Friday, May 23, 2008

How a Bank in Colombia could be the Sleeper Stock of 2008






A few years ago, anyone that mentioned investing in Colombia would likely draw laughs or skepticism, especially from the general populous, but for those looking for the next frontier of BRIC-type growth opportunities, Colombia is at the top of the list. Under Uribe, the country has started to emerge from the veil of kidnappings and corruption to recognition that Colombia is a real player in the world economy.










The case for Colombia:





Free Trade Agreement:

Currently, there is much consternation and debate over the proposed Free Trade Agreement with Colombia. As usual with our disingenuous politicians, this is much ado about nothing and it comes down to pandering and politicking. Some little-known facts are that the U.S. has actually been engaged in free trade with Colombia for several years, but on a one-way basis only. As an incentive to allow Colombia to prosper by trading with the US, the expectation was that this opportunity would allow Colombia to fight the drug cartels, and this effort seems to have been successful, given recent results. Since the 1990's and without interruption, a can of coffee or a banana sold into the U.S. from Colombia has entered duty-free with no tariffs, while a tractor or bottle of soda made in the U.S. and sold into Colombia has faced a tariff of anywhere from 10-20%. Without going off on a political or economic rant, it's generally accepted by any economist worth their salt that the benefits of free trade greatly outweigh any negative consequences on an aggregate basis...the theory of competitive advantage, documented cases of free trade with Mexico, etc...Unfortunately, Congress recently scuttled the Colombian Free Trade Agreement, but in time, logic will prevail and this FTA will come to pass and Columbia will reap benefits beyond those of its existing strengths.


It's the Economy Stupid!


Colombia's economy has experienced positive growth over the past several years including 6.5% GDP growth in 2007. The economy is booming due to the government's ability to reduce public debt levels, shift to an export-oriented economy, reign in crime, and our favorite development of the decade: high commodity prices. While the unemployment rate stands at about 10%, that's no different than a typical level in Western Europe of late (9% in Germany, 8% in France). The primary risk facing the local economy is concern over continued failure of the US Congress to approve the FTA.

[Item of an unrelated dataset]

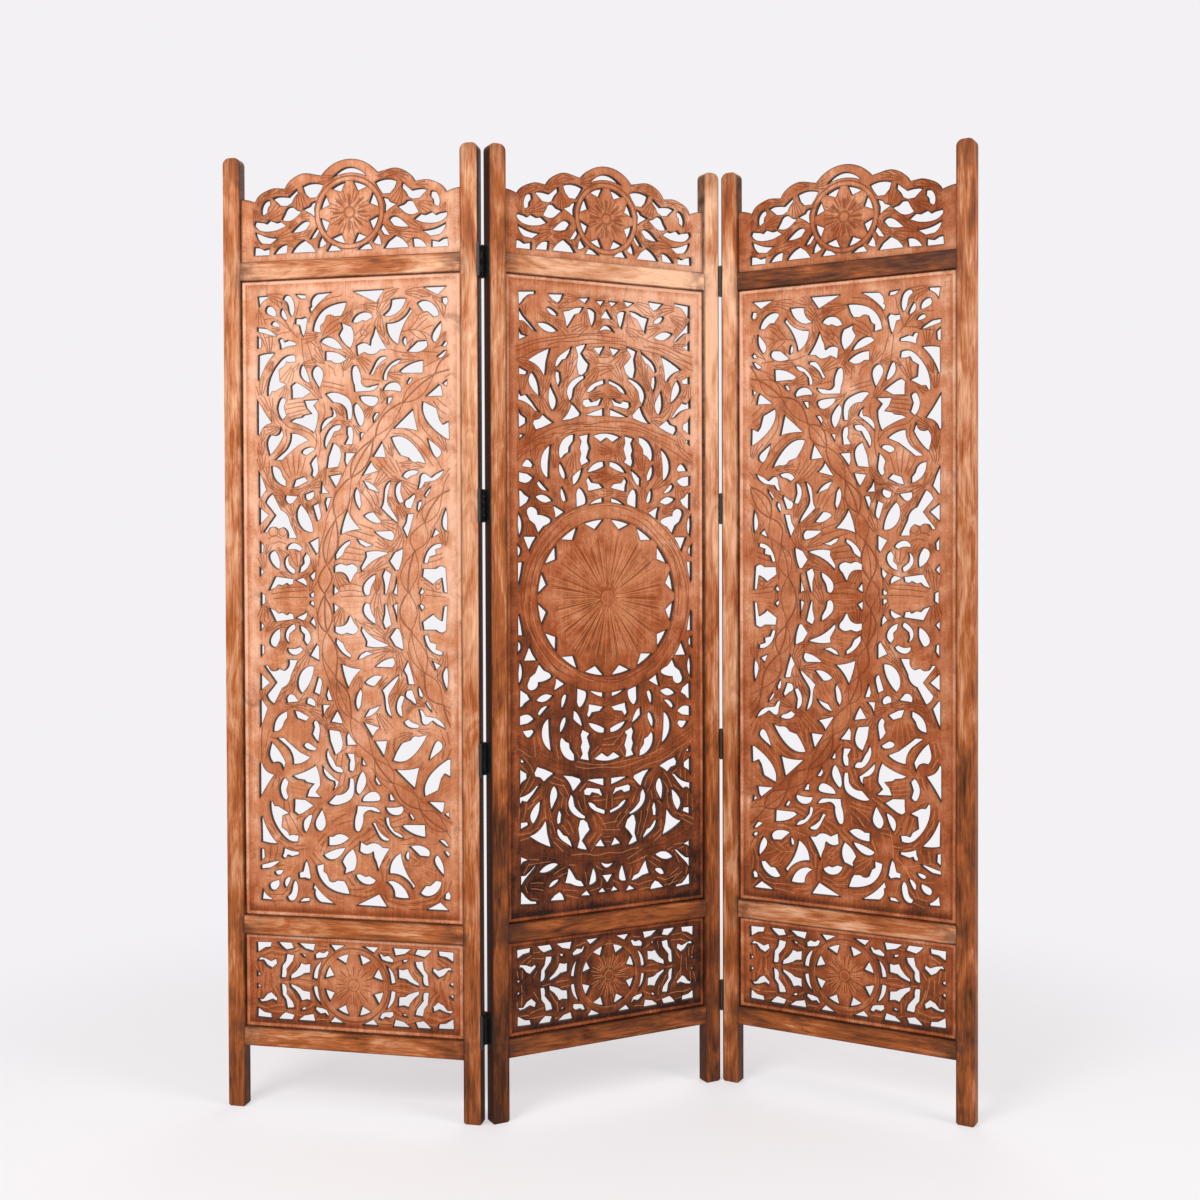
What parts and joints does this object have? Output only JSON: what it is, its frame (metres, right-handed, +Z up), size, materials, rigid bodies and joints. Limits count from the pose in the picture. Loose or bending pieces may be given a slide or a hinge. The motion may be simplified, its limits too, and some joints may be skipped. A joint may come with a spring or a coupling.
{
  "type": "folding screen",
  "caption": "Free-standing wooden folding room screen with tall pierced floral jali panels, scalloped crests and two-way hinges between its leaves.",
  "frame": {"origin": "on the floor, in the middle of the ground that the standing screen covers in its stored zigzag", "axes": "+Z up, +X to the right along the standing screen, +Y away from the front, towards the back"},
  "size_m": [1.4234, 0.2795, 1.829],
  "materials": {
    "frame_wood": "satin orange-brown hardwood with darker streaks",
    "carved_wood": "stained reddish brown, burnt darker round the piercings",
    "hinge_black": "black paint, satin",
    "hinge_steel": "blackened steel"
  },
  "bodies": {
    "centre_leaf": {"centre_stile_left": "frame_wood", "centre_stile_right": "frame_wood", "centre_rail_bottom": "frame_wood", "centre_rail_middle": "frame_wood", "centre_rail_top": "frame_wood", "centre_panel_lower": "carved_wood", "centre_panel_main": "carved_wood", "centre_crest": "carved_wood", "hinge_left_1_plate_right": "hinge_black", "hinge_right_1_plate_left": "hinge_black", "hinge_left_2_plate_right": "hinge_black", "hinge_right_2_plate_left": "hinge_black", "hinge_left_3_plate_right": "hinge_black", "hinge_right_3_plate_left": "hinge_black", "hinge_left_4_plate_right": "hinge_black", "hinge_right_4_plate_left": "hinge_black", "screws_left_line_right": "hinge_steel", "screws_right_line_left": "hinge_steel"},
    "left_link": {"hinge_left_1_link": "hinge_black", "hinge_left_2_link": "hinge_black", "hinge_left_3_link": "hinge_black", "hinge_left_4_link": "hinge_black", "pins_left_front": "hinge_steel", "pins_left_back": "hinge_steel"},
    "left_leaf": {"left_stile_left": "frame_wood", "left_stile_right": "frame_wood", "left_rail_bottom": "frame_wood", "left_rail_middle": "frame_wood", "left_rail_top": "frame_wood", "left_panel_lower": "carved_wood", "left_panel_main": "carved_wood", "left_crest": "carved_wood", "hinge_left_1_plate_left": "hinge_black", "hinge_left_2_plate_left": "hinge_black", "hinge_left_3_plate_left": "hinge_black", "hinge_left_4_plate_left": "hinge_black", "screws_left_line_left": "hinge_steel"},
    "right_link": {"hinge_right_1_link": "hinge_black", "hinge_right_2_link": "hinge_black", "hinge_right_3_link": "hinge_black", "hinge_right_4_link": "hinge_black", "pins_right_front": "hinge_steel", "pins_right_back": "hinge_steel"},
    "right_leaf": {"right_stile_left": "frame_wood", "right_stile_right": "frame_wood", "right_rail_bottom": "frame_wood", "right_rail_middle": "frame_wood", "right_rail_top": "frame_wood", "right_panel_lower": "carved_wood", "right_panel_main": "carved_wood", "right_crest": "carved_wood", "hinge_right_1_plate_right": "hinge_black", "hinge_right_2_plate_right": "hinge_black", "hinge_right_3_plate_right": "hinge_black", "hinge_right_4_plate_right": "hinge_black", "screws_right_line_right": "hinge_steel"}
  },
  "joints": [
    {"name": "left_back_fold", "type": "hinge", "parent": "centre_leaf", "child": "left_link", "pos_m": [-0.20757, -0.10649, 0.914], "axis": [0, 0, 1], "range_deg": [-140, 40]},
    {"name": "left_front_fold", "type": "hinge", "parent": "left_link", "child": "left_leaf", "pos_m": [-0.21376, -0.13686, 0.914], "axis": [0, 0, 1], "range_deg": [0, 90]},
    {"name": "right_front_fold", "type": "hinge", "parent": "centre_leaf", "child": "right_link", "pos_m": [0.25541, 0.10962, 0.914], "axis": [0, 0, 1], "range_deg": [-122, 58]},
    {"name": "right_back_fold", "type": "hinge", "parent": "right_link", "child": "right_leaf", "pos_m": [0.27068, 0.1366, 0.914], "axis": [0, 0, 1], "range_deg": [0, 90]}
  ]
}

How to invest in Colombia:



As it stands now, you have only one option and it's a good one: Banco de Colombia (BIC). While the shares are up 3500% since late 2001 and it's unlikely to see another 34x return any time soon, can the stock outperform the US and emerging market indices? Surely. It has continued to do so this year as evidenced by the following chart. Note the 40% return for CIB vs. 20% for EEM, the Emerging Markets ETF, followed by the dismal -7% return for the S&P500 during the prior 1 year period.








Banco de Colombia Analysis:

Analyst Coverage: The shares have virtually no analyst coverage and there are rarely news items published aside from company filings. As of now, there are only 2 analysts on the stock and they are both positive on the stock with a "buy" and an "outperform". The past two actions in 2005 were upgrades and newly initiated coverage in 2006 was "outperform".


Beta: Interestingly, even given the massive runup over the years, the Beta for the stock is less than 1, at .89, so it's not as risky a proposition as you might envision.

Dividend: The stock sports a 2.9% dividend, which is OK for a bank stock.


Earnings: BIC recently reported earnings of Ps. 425.0 billion for the first four months increasing 56.6% as compared to the same period of 2007. It's difficult to gauge earnings vs. street consensus with virtually no coverage from the street, but judging by the continued ascent in share prices of late, the smart money likes what they're seeing. The shares are slightly off the all-time high of $44 per share at $40 per share.



Outlook: Given the increase in the standard of living and continued strong GDP growth in Colombia, as well as decreasing inflation, I expect the stock to continue to perform well in spite of a deferral on the FTA. In the event the FTA comes to pass in the future, expect even bigger things from Banco de Colombia.

Disclosure: The Everyday Finance portfolio currently has no position in CIB and does not intend on purchasing shares during the next 5 trading days.